The print-maker’s mind is methodical. They problem solve, adapt, envision — all often in reverse — as a print is pulled, its mirror image is revealed. There is a connection to history and material that seems embedded, recollected at a moment’s notice, imagined anew, toiled over. Hoberman simplifies comprehension to the essence of imaginal quality — bringing thoughts to visual stenography — revealing a new understanding of stories and histories told again and again. Books find us and create us. As passports to other places both within and without, they inform us and form us — and the communities around us, from age-old institutions to a modest Bay Ridge Gallery. It is when we are able to engage on all levels, beyond ourselves, that we become truly active citizens within our current social experiment. 

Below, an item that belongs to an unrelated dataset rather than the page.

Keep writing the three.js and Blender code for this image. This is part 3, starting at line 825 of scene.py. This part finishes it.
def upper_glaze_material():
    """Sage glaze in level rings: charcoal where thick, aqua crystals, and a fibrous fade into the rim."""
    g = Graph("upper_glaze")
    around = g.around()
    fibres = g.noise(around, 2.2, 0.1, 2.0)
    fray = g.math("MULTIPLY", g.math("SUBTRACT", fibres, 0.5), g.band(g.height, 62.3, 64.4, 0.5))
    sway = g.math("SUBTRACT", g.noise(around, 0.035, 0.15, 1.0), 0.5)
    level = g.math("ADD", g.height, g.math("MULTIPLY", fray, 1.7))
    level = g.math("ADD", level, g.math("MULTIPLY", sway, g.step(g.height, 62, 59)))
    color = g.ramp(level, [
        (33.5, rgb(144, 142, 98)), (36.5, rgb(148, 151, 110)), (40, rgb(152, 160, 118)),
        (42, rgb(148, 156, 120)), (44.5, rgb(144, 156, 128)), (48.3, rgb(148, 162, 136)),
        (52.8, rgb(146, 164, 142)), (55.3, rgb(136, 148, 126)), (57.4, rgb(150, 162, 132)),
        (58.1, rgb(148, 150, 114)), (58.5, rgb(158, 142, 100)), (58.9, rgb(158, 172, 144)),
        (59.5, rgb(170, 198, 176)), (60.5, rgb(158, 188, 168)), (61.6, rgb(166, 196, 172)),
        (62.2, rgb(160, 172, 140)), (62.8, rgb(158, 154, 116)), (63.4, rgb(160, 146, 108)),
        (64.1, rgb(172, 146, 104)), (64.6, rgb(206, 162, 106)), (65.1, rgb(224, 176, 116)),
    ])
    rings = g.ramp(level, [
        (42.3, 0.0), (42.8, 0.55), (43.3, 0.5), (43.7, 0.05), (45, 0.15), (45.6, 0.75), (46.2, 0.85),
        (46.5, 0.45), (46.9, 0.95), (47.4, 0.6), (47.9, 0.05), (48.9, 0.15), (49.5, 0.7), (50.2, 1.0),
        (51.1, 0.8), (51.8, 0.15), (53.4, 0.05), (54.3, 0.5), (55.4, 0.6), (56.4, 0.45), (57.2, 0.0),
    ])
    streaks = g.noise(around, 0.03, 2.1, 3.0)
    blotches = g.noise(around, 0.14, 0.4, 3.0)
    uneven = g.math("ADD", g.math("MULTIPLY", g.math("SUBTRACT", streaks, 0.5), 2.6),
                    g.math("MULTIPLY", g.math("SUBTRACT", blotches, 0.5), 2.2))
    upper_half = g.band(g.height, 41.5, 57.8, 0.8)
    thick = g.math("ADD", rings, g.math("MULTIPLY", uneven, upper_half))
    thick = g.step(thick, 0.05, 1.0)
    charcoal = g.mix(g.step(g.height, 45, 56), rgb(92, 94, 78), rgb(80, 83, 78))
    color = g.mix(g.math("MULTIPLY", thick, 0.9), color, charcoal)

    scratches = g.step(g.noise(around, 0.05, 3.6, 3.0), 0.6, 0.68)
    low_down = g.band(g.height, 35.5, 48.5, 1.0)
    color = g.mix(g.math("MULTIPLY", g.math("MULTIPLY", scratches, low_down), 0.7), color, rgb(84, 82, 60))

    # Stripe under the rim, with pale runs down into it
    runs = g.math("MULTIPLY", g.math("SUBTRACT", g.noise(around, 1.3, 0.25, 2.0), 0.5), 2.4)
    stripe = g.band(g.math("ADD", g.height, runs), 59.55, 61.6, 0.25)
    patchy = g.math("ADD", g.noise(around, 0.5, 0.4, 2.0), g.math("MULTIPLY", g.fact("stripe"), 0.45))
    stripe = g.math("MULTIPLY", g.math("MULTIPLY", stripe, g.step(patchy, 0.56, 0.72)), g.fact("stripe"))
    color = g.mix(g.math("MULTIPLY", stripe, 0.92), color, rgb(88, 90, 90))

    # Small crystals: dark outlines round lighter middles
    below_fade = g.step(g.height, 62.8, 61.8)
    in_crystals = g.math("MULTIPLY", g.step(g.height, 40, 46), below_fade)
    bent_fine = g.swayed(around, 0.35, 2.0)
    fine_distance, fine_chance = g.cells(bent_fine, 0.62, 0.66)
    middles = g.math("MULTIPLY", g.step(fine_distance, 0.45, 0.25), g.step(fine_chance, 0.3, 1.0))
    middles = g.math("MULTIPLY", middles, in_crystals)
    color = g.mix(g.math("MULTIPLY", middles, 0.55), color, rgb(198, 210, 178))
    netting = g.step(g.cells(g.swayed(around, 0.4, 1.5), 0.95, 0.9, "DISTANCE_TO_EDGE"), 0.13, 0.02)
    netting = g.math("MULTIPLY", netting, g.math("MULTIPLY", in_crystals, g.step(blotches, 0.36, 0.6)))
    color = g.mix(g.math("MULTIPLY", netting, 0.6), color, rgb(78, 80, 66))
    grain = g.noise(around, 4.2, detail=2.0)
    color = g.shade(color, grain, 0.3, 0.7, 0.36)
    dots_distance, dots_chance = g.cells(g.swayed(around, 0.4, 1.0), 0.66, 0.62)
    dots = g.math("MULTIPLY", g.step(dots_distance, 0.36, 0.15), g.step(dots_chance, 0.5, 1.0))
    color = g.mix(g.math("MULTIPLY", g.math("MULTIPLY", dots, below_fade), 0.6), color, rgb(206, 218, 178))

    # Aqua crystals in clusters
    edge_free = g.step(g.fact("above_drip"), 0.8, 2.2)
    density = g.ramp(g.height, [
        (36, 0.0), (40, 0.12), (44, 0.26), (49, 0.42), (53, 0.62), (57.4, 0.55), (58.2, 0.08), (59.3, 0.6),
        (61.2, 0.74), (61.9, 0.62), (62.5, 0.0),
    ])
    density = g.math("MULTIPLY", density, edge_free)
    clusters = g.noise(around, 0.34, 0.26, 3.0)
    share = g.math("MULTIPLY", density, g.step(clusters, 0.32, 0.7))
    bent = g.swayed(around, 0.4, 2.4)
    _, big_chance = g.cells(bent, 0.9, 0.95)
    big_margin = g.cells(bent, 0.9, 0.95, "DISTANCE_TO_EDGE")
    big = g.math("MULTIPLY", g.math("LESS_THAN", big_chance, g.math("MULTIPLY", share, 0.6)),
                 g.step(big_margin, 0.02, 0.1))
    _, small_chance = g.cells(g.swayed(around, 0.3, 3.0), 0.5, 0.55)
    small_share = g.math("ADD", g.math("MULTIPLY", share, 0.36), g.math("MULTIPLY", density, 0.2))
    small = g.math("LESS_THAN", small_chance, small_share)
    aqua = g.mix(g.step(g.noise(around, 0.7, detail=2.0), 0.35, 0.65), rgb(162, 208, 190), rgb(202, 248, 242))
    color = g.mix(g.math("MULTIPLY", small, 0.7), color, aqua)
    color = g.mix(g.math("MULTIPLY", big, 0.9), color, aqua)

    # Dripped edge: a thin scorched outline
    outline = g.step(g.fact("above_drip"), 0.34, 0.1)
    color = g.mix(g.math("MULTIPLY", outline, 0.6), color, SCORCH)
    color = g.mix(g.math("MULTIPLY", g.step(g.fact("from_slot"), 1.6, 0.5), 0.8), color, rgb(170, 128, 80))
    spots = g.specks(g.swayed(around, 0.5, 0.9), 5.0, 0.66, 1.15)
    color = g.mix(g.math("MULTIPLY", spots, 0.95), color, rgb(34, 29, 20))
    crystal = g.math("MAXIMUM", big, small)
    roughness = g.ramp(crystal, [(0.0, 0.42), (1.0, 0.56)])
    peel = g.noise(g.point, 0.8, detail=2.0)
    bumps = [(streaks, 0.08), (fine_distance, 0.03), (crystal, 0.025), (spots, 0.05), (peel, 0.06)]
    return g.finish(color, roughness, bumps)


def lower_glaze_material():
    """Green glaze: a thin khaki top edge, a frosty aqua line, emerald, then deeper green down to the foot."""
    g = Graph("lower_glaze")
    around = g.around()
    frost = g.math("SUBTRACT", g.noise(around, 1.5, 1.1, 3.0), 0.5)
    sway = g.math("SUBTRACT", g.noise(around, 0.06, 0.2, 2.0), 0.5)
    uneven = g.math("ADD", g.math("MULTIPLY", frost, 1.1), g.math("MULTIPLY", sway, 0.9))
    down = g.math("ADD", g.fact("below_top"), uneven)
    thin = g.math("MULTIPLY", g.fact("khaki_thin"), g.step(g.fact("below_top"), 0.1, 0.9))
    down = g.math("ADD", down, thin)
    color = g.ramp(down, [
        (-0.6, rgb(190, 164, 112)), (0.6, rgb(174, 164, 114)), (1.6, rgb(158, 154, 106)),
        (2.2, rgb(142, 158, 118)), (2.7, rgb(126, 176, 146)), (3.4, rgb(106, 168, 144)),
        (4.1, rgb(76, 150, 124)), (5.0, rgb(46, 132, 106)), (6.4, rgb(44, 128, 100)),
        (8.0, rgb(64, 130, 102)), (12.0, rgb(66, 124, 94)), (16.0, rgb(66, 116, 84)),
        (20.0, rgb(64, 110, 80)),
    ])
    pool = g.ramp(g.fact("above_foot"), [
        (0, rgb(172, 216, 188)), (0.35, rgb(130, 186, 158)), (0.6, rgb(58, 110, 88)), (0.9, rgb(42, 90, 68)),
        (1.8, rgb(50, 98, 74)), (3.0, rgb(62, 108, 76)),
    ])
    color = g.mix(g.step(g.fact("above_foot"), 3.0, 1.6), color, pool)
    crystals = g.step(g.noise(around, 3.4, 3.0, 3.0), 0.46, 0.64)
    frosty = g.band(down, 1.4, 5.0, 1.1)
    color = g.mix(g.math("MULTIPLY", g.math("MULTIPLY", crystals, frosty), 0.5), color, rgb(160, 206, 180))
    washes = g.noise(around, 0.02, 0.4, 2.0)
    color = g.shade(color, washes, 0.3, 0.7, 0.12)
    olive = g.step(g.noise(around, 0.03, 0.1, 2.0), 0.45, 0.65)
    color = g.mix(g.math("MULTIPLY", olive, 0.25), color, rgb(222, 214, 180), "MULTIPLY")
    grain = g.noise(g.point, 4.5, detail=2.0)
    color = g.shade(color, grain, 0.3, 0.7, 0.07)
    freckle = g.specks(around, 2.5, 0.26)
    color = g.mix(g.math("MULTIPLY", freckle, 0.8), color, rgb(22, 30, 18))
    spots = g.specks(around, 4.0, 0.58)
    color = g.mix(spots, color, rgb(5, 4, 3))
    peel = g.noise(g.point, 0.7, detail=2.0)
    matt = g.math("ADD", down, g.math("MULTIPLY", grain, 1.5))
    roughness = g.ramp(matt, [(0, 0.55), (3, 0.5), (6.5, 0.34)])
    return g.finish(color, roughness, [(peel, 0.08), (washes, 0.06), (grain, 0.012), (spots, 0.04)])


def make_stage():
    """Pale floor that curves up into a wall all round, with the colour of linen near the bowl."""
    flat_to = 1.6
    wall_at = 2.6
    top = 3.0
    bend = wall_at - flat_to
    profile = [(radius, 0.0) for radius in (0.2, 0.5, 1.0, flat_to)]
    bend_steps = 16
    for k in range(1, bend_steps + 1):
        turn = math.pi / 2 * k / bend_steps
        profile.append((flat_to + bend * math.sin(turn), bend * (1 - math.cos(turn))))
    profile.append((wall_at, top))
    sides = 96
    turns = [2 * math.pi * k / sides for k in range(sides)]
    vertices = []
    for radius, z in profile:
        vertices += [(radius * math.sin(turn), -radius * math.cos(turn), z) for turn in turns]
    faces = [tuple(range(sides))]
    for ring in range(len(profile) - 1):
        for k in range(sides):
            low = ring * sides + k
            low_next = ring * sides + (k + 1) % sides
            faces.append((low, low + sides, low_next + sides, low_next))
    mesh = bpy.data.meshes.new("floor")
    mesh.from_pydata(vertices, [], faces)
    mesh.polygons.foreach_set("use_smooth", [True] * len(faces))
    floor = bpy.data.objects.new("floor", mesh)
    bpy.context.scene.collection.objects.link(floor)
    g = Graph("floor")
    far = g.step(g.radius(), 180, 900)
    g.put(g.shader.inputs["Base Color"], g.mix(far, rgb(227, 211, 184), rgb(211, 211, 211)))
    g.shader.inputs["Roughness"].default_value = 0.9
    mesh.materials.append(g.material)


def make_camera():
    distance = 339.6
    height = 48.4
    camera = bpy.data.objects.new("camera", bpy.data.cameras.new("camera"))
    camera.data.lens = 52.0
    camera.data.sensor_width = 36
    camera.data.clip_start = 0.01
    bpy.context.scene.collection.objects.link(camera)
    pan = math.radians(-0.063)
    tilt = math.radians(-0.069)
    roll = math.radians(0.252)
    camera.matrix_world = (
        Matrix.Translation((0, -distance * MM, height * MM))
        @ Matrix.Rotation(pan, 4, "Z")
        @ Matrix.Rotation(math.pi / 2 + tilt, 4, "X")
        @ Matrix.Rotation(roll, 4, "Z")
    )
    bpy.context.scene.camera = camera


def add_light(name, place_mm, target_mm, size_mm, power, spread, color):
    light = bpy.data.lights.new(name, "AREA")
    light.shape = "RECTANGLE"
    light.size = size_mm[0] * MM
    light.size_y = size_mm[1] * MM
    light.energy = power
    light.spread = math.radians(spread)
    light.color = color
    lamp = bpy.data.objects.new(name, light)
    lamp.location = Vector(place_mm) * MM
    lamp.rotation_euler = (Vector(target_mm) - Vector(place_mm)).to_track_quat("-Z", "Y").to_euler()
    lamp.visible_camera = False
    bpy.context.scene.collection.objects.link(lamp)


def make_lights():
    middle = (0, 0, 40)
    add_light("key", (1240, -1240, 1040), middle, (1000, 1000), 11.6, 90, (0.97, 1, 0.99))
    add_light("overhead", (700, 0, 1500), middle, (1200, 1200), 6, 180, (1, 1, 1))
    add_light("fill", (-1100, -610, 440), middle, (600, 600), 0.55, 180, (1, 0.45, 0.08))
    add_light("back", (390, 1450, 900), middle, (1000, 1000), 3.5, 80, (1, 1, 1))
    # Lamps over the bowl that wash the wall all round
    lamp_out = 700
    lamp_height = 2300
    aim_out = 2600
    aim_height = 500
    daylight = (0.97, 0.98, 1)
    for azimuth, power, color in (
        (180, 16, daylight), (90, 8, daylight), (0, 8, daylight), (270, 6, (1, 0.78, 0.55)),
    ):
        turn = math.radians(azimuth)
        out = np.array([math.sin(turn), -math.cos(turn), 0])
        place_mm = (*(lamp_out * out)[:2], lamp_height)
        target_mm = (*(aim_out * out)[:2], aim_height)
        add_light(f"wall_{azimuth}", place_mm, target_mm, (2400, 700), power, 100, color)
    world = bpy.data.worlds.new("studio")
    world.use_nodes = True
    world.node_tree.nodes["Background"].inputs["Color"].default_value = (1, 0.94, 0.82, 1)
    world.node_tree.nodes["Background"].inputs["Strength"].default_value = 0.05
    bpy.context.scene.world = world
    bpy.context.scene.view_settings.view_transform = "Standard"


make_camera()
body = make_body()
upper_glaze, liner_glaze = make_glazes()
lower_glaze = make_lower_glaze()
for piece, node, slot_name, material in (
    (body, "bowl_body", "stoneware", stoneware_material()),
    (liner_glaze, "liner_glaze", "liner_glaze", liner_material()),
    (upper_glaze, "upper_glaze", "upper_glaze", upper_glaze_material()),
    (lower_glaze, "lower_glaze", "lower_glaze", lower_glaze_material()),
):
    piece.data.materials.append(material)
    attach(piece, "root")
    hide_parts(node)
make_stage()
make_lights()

The book is the ultimate space for discovery. Books allow us to engage with those long past or those we do not know. They allow us to live beyond our boundaries and experience others in conversation or debate. In Tom Finkelpearl’s Dialogues In Public Art, Freire states, “The existence of any action without evaluation is impossible. That is, the evaluation of the action implied moments of reflection upon action.” Finkelpearl condenses this point:

We are reflecting, but this reflection is part of our practice, and we are also engaging in a process which will be a public manifestation, in a book, which will be published. People will have it in their home, in a library, in their moment of reflection/action. So our reflections and their public manifestation will result in other reflections which can become a part of the practice of the readers. 02 

Hoberman takes this exchange to heart, engaging with each of the writers in their shared space of the book — empty margins — an invitation to enwrap and beguile. What emerges are effortful cycles of learning, captive to the text — reading and rereading passages to ensure cognition. For the reader this repetitive action dissolves boundaries and opens up room for chance. These processes connect to Friere’s notion of conscientization. bell hooks brings these thoughts together: “[I]t was Freire’s insistence that education could be a practice of freedom that encouraged me to create strategies for what he called “conscientization” in the classroom. Translating that term to critical awareness and engagement, I entered the classrooms with the conviction that it was crucial for me and every other student to be an active participant, not a passive consumer.” 03

Off the page, these communal spaces are where we share experiences and support one another. I also cannot help but recall Sister Corita Kent’s, Immaculate Heart College Art Department Rules, which Hoberman has hanging in her studio.  In the helpful hints section Sister Corita offers this addendum: “Always be around. Come or go to everything. Always go to classes. Read anything you can get your hands on. Look at movies carefully, often. Save everything — it might come in handy later.” 04  These thoughts, and all ten rules, are a beneficial guide for living a life of forever learning. Revolutionary Love neither romanticizes, nor attempts to explain a clear path forward. Hoberman not only shows us ways to engage with others through text and print, but offers up a space to build connections and develop respect and empathy for one another so that we can continue to build on who we are and what we leave behind.

01. James, Joy. Revolutionary Love in Shades of Darkness. Black Agenda Report, 24 Feb. 2021, www.blackagendareport.com/revolutionary-love-shades-darkness. Accessed 12 March 2021.
02. Finkelpearl, Tom. Dialogues In Public Art. MIT PRESS, 2001.  pp 277-293.
03. hooks, bell. Teaching to Transgress: Education as the Practice of Freedom. Routledge, New York, 1994. p 14.